Historias duras de familias rotas, consecuencia de una guerra cruel y fatídica que nunca tendría que haber ocurrido.
Familia Zornotza Urrestarazu
A su padre Isidro Zornoza De Jorge , Isidro lo fusilaron en la prisión de Larrinaga de Bilbo.
Su madre Maria Urrestarazu Maria Urrestarazu Mendizabal junto a su hija Amparo tienen que salir hacia Francia para posteriormente volver a Altsasu
Su hermano Jose Zornotza Jose Zornoza Urrestarazues detenido y trasladado a la prisión de Puerto de Santa Maria.
TRAS EL INICIO DEL GOLPE , la família se instala en Bilbo, a excepción de Jose que participa como miliciano en la zona de Gipuzkoa.

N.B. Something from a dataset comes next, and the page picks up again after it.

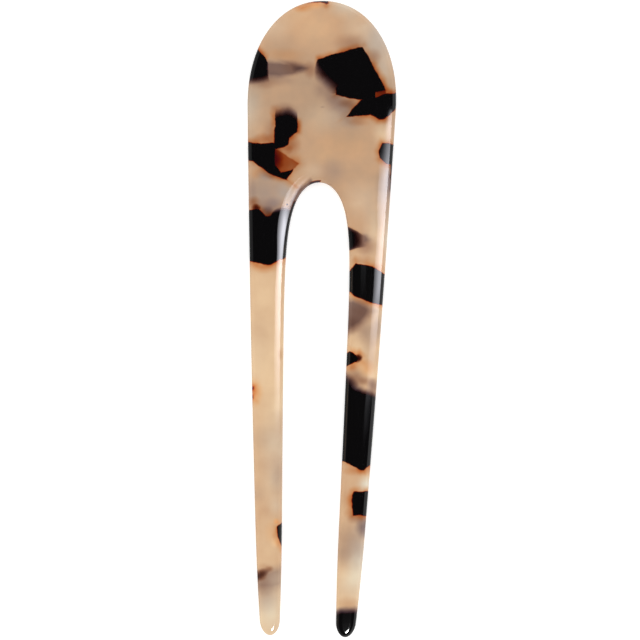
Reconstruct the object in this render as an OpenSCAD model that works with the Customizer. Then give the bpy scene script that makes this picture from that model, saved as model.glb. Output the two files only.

En Bilbo ademas del fusilamiento de su padre Isidro Zornotza Jorge , su madre Maria tuvo que tomar la dura decisión de enviar a sus hijos al exilio, entre otras causas debido al horror que tenia Mario al oír los aviones y la situación padecida, diciéndoles que una vez en Inglaterra les escriban a sus tios de Chile
Maria Urrestarazu Mendizabal pudo ver a sus hijos pasados dieciocho años. Una vez en Altsasu y pasado un tiempo , decide coger el tren y dirigirse a Inglaterra, para lo cual su cuñada Loli le pone un cartel en la solapa con el texto:»No Hablo Frances», ya que primero tenia que ir a Paris y cambiar de tren . En la Estacion de Londres la cita con ellos era que Esteban llevase un ramo de flores con claveles rojos. Impresionante detalle, pero a decir verdad, Maria enseguida los reconoció. A los años Mario se casa con una francesa en Londres y de nuevo viaja sola para visitarles, pero en esta ocasión se arregló perfectamente para desplazarse en tren así como en metro.
En los años 60 vinieron de visita a Altsasu, la casa llena de colchones para la gran familia que se juntaba en dicha ocasión. Esteban posteriormente se desplazó a Chile, donde murió bastante joven.